++++ Exercise materials ++++

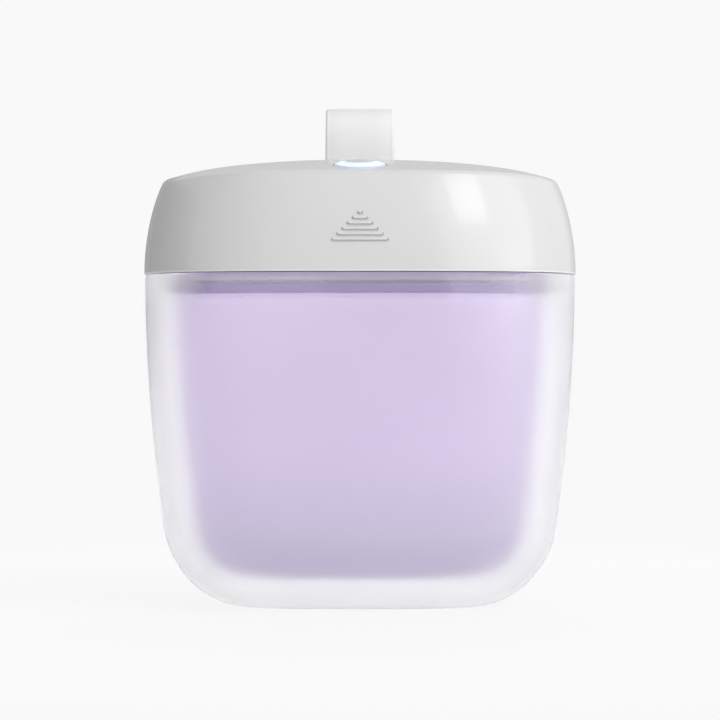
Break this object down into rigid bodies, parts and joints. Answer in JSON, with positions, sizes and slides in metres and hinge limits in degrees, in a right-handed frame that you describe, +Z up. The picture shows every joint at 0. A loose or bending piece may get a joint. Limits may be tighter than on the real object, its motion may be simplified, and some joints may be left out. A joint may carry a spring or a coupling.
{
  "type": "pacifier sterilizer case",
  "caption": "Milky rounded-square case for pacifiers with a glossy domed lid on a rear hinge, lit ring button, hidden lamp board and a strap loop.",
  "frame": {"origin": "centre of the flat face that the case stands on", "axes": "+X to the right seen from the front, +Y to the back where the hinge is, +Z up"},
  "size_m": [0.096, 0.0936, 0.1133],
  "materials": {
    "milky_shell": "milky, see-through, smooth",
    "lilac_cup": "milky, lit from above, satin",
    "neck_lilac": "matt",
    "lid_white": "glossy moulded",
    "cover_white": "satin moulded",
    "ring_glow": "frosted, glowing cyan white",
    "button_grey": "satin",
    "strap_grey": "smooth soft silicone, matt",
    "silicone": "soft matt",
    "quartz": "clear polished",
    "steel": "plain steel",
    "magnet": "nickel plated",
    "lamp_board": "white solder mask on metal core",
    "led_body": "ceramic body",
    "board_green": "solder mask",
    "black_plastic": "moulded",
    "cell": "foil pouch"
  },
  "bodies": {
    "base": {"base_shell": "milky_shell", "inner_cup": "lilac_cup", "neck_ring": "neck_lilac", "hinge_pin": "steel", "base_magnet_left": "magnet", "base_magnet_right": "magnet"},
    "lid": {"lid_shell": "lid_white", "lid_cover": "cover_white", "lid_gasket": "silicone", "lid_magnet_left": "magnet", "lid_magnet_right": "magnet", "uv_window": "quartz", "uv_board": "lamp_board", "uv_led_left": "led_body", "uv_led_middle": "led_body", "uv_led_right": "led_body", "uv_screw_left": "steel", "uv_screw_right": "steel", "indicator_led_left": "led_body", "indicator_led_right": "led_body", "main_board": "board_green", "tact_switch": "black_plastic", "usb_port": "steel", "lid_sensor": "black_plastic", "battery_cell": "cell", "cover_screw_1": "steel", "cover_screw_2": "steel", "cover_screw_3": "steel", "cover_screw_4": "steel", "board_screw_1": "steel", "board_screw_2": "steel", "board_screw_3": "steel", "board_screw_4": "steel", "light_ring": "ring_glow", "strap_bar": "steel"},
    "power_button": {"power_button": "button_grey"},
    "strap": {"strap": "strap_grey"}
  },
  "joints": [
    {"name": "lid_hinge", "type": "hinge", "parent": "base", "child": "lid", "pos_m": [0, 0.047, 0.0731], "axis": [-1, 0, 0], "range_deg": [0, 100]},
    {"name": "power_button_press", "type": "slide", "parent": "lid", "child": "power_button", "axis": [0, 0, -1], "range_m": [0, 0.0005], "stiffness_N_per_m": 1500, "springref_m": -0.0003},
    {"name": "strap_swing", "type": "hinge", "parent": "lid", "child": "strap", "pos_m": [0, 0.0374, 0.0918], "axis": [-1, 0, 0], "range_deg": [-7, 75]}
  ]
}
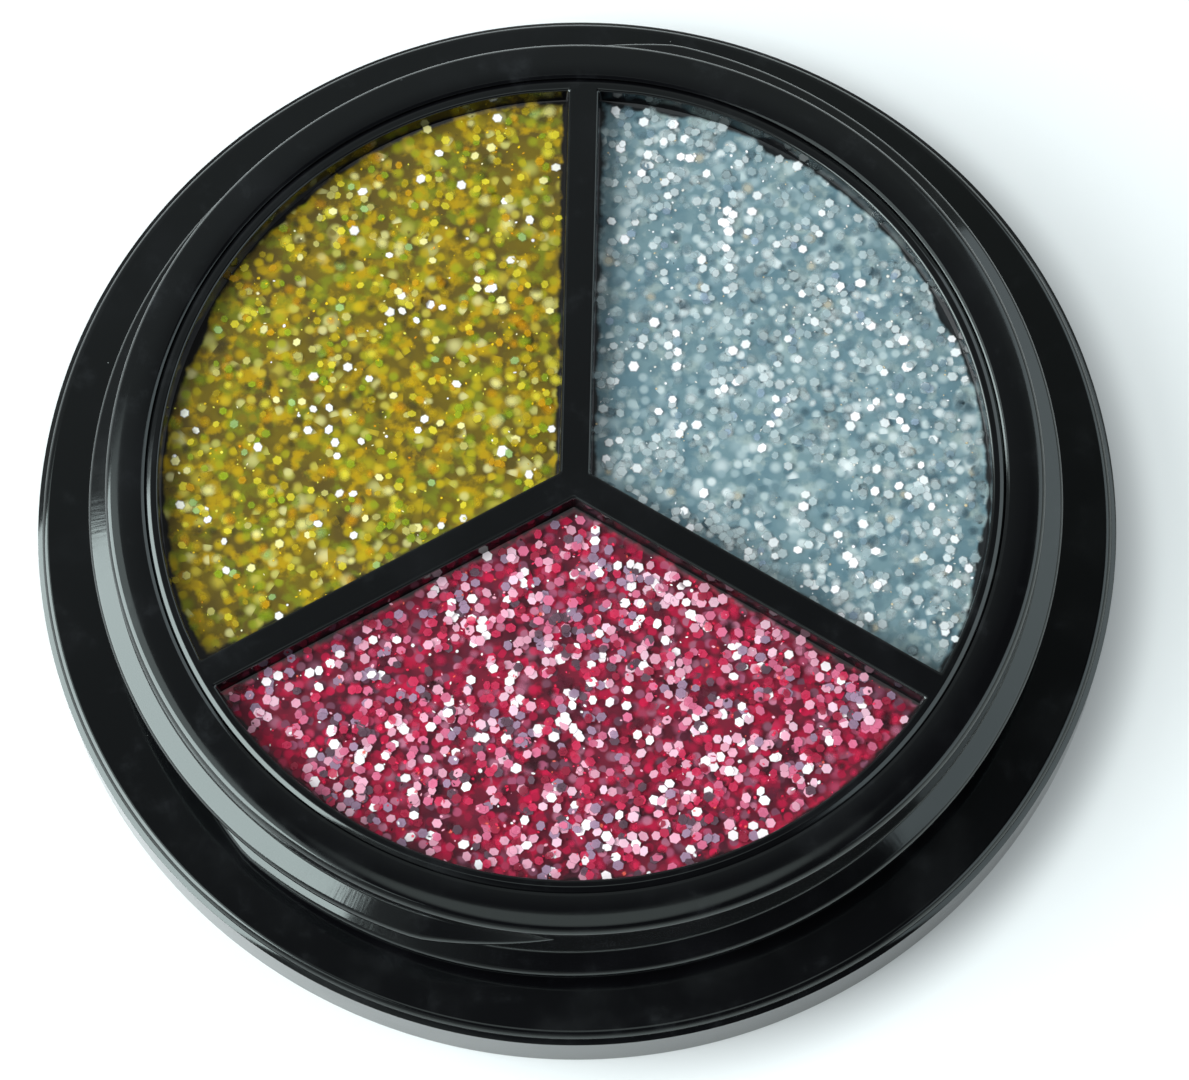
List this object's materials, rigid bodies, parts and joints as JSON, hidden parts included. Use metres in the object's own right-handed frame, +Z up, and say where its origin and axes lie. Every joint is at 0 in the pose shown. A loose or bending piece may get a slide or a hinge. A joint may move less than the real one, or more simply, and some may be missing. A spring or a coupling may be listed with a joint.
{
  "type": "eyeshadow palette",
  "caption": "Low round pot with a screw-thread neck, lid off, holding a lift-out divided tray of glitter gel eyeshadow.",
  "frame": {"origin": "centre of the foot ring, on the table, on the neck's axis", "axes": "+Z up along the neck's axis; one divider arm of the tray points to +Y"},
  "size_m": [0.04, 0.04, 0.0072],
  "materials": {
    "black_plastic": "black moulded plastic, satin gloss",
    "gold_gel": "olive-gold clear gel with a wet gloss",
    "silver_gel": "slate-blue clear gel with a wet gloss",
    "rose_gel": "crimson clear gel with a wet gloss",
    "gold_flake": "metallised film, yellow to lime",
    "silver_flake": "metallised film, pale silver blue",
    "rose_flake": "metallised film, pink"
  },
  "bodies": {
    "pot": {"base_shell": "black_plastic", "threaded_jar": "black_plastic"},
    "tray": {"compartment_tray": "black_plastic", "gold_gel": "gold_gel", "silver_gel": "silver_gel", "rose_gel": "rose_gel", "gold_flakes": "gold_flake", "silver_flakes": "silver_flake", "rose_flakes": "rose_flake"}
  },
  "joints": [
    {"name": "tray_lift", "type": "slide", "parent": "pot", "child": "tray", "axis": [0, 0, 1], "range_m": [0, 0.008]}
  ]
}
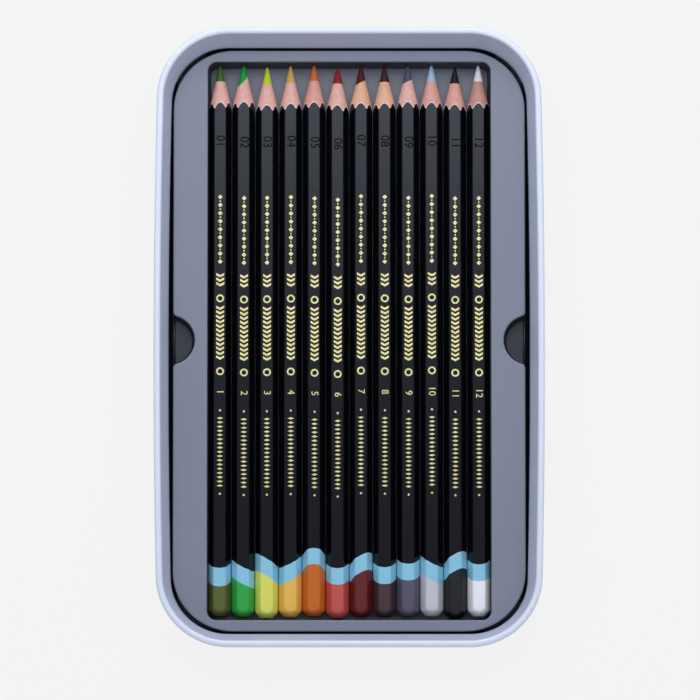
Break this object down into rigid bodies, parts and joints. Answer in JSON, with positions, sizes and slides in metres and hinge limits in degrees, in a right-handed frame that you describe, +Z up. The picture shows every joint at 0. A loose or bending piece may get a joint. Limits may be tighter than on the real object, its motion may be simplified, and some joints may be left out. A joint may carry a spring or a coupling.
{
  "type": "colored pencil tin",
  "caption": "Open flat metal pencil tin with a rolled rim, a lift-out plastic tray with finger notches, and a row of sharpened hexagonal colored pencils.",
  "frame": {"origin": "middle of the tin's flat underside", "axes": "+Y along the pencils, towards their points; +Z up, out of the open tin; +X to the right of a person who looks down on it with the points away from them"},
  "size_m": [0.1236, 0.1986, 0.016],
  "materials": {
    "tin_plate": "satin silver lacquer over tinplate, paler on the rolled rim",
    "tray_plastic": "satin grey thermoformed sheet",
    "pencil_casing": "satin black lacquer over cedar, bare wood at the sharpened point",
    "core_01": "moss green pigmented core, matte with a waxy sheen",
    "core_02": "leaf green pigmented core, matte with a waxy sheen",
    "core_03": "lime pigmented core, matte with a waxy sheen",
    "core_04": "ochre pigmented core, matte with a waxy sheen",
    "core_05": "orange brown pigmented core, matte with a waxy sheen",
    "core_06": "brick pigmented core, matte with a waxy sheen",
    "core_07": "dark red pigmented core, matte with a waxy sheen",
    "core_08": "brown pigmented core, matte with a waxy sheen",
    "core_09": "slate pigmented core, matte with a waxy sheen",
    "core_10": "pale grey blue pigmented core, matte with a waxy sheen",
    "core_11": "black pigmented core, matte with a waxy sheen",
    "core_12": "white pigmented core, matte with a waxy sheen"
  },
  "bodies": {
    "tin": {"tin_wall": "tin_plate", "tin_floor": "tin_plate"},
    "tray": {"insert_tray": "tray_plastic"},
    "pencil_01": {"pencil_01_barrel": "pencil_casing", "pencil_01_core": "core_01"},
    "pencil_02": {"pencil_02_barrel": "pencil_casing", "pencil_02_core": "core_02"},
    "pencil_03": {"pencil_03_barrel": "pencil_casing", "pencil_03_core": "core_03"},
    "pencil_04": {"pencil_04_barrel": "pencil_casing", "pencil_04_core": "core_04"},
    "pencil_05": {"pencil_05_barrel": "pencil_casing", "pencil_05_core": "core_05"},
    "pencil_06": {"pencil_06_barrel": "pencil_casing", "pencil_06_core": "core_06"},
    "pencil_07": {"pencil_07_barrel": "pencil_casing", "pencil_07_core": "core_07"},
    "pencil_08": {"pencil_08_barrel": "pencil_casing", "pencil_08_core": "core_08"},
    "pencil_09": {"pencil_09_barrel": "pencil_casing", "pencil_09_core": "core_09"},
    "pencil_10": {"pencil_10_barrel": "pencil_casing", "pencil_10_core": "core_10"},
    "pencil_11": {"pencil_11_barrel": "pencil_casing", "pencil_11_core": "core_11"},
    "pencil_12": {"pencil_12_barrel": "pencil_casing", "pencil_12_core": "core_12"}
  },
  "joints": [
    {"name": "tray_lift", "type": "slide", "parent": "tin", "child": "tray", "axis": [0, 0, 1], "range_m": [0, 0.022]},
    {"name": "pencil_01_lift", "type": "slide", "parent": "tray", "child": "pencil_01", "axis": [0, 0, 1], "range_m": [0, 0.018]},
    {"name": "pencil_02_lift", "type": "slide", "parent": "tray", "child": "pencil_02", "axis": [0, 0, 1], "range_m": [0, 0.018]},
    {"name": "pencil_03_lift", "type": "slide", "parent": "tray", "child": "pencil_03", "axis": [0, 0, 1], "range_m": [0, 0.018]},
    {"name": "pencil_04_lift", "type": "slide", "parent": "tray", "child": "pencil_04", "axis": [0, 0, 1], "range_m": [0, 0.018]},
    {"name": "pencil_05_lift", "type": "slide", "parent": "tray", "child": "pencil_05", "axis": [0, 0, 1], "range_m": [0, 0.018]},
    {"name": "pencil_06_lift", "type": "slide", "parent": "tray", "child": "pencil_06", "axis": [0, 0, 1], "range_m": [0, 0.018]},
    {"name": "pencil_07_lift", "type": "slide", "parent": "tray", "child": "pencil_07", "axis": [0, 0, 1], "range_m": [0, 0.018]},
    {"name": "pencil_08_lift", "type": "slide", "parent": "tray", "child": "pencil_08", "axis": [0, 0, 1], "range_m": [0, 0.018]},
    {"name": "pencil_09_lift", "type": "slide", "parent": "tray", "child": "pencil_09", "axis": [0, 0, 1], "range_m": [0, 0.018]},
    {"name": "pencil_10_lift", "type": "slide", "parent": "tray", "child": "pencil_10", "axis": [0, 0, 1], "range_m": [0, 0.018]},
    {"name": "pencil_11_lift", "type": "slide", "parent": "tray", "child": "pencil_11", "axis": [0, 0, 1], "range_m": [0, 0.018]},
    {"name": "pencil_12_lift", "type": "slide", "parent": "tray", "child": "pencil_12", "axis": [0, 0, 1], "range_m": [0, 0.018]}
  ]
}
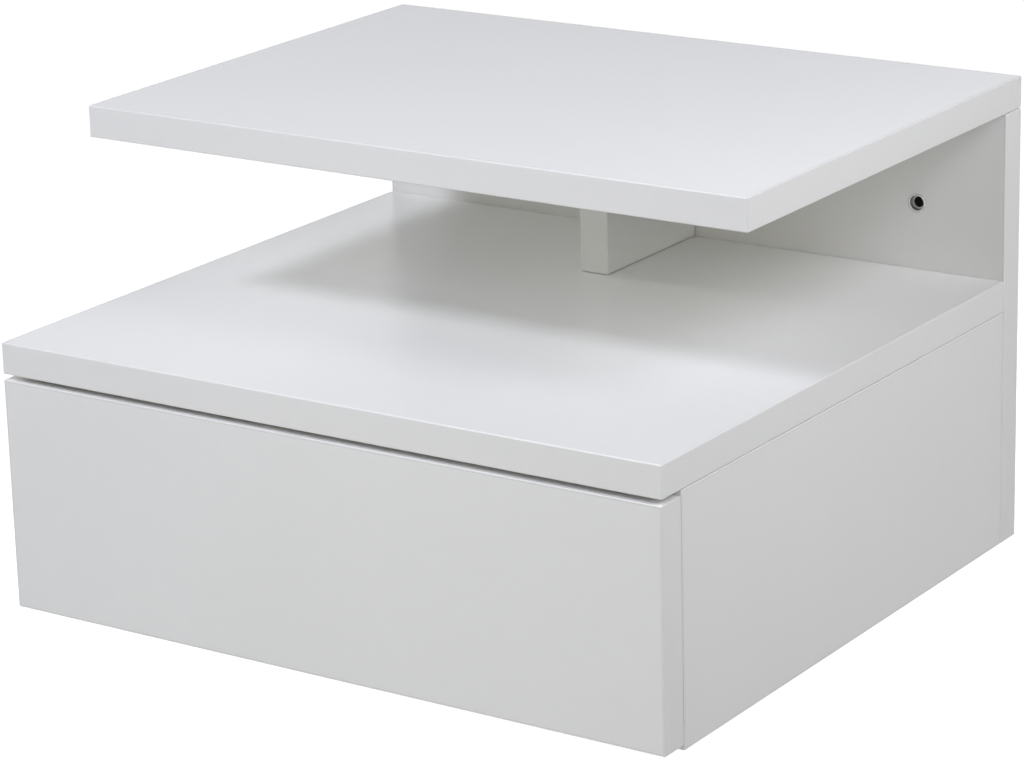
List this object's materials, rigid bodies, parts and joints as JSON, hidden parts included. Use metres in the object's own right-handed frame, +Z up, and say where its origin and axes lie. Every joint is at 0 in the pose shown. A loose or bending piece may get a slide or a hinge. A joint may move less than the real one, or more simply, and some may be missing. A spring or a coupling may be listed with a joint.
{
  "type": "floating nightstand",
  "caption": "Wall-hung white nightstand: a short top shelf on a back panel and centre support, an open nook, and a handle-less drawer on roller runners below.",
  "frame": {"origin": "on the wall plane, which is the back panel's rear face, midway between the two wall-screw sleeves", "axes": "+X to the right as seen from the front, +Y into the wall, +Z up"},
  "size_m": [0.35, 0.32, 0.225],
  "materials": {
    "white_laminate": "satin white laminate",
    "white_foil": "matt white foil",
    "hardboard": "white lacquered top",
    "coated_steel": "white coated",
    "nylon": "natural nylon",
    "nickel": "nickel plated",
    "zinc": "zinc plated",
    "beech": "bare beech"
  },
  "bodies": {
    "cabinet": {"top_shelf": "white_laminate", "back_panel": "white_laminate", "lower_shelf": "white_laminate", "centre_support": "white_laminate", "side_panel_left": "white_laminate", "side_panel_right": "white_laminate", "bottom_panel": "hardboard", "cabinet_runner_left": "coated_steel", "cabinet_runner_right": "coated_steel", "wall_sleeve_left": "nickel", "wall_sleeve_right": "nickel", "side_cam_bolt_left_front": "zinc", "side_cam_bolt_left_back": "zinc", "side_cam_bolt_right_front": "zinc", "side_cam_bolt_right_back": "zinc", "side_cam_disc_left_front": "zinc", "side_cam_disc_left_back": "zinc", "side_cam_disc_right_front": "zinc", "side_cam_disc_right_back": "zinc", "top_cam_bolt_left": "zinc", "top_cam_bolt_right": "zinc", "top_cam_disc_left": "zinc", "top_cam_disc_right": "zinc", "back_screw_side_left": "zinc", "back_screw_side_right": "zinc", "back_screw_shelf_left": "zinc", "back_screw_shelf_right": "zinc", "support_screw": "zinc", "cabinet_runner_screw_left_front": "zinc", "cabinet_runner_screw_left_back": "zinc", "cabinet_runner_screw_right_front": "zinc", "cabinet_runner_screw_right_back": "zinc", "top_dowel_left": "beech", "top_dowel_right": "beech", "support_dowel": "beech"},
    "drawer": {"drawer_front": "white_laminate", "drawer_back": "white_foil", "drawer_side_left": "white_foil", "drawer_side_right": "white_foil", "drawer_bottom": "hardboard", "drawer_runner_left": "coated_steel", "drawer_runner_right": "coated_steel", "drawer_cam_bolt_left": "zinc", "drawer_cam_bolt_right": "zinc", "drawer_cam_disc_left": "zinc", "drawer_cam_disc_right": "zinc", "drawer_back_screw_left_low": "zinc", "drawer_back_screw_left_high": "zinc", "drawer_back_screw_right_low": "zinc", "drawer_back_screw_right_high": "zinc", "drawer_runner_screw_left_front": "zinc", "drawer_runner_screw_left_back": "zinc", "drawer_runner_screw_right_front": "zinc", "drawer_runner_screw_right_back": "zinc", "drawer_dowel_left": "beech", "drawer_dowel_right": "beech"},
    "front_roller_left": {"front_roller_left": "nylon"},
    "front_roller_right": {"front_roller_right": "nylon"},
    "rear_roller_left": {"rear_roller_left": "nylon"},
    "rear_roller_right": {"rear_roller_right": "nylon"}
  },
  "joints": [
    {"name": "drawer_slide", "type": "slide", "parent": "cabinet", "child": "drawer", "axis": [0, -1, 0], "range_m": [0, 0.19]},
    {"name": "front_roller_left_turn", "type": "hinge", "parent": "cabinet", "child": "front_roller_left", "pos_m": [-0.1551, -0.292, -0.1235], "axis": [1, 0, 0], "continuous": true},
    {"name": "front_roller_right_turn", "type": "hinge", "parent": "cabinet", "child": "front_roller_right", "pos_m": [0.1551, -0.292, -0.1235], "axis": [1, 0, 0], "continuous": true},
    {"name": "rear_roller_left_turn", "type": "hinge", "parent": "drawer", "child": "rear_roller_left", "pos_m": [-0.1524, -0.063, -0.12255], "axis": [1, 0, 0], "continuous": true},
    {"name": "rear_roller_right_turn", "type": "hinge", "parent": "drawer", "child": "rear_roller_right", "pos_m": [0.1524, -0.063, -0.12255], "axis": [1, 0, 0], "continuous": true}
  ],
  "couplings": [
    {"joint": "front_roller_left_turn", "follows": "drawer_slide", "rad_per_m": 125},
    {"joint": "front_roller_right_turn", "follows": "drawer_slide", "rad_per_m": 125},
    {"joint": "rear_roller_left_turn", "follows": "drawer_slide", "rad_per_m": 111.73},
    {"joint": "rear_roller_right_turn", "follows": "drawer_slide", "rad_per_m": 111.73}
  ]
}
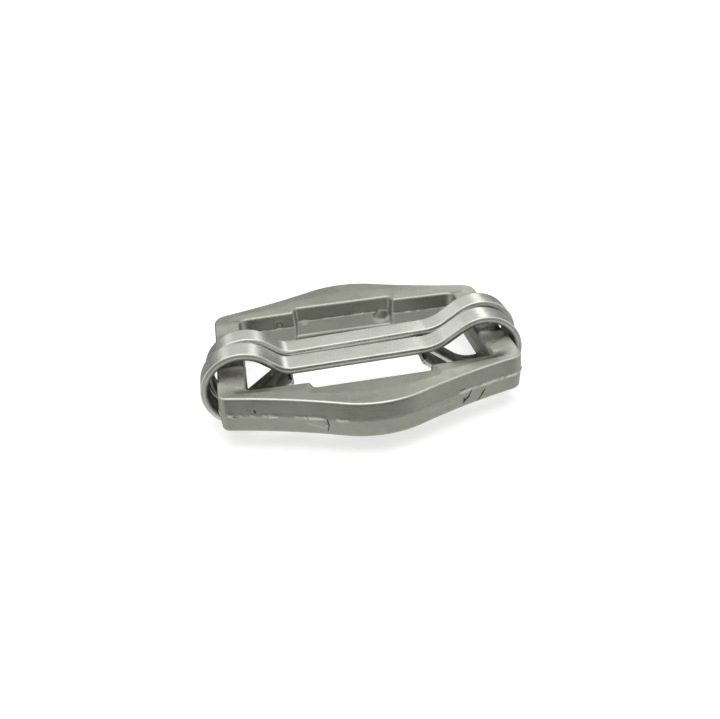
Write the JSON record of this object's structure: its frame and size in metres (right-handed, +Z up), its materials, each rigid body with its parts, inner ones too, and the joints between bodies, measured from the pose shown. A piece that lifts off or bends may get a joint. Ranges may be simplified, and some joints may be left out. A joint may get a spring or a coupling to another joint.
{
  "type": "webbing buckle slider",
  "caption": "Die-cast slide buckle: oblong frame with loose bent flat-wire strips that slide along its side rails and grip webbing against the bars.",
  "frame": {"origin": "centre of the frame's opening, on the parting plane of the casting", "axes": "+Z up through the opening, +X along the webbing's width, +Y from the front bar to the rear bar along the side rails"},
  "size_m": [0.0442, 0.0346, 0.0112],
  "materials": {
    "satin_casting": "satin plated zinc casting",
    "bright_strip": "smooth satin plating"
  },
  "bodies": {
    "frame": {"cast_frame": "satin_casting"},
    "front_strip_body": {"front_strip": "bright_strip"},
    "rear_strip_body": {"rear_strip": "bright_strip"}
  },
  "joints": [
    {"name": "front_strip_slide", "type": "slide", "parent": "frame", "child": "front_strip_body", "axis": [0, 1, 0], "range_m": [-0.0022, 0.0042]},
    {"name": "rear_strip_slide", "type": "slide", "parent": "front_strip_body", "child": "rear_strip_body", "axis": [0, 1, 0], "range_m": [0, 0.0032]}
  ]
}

++++

→ Work instructions
Find the line containing "Write the JSON". Reproduce it exactly, along with every line after it through the last.

→ Answer to the problem
Write the JSON record of this object's structure: its frame and size in metres (right-handed, +Z up), its materials, each rigid body with its parts, inner ones too, and the joints between bodies, measured from the pose shown. A piece that lifts off or bends may get a joint. Ranges may be simplified, and some joints may be left out. A joint may get a spring or a coupling to another joint.
{
  "type": "webbing buckle slider",
  "caption": "Die-cast slide buckle: oblong frame with loose bent flat-wire strips that slide along its side rails and grip webbing against the bars.",
  "frame": {"origin": "centre of the frame's opening, on the parting plane of the casting", "axes": "+Z up through the opening, +X along the webbing's width, +Y from the front bar to the rear bar along the side rails"},
  "size_m": [0.0442, 0.0346, 0.0112],
  "materials": {
    "satin_casting": "satin plated zinc casting",
    "bright_strip": "smooth satin plating"
  },
  "bodies": {
    "frame": {"cast_frame": "satin_casting"},
    "front_strip_body": {"front_strip": "bright_strip"},
    "rear_strip_body": {"rear_strip": "bright_strip"}
  },
  "joints": [
    {"name": "front_strip_slide", "type": "slide", "parent": "frame", "child": "front_strip_body", "axis": [0, 1, 0], "range_m": [-0.0022, 0.0042]},
    {"name": "rear_strip_slide", "type": "slide", "parent": "front_strip_body", "child": "rear_strip_body", "axis": [0, 1, 0], "range_m": [0, 0.0032]}
  ]
}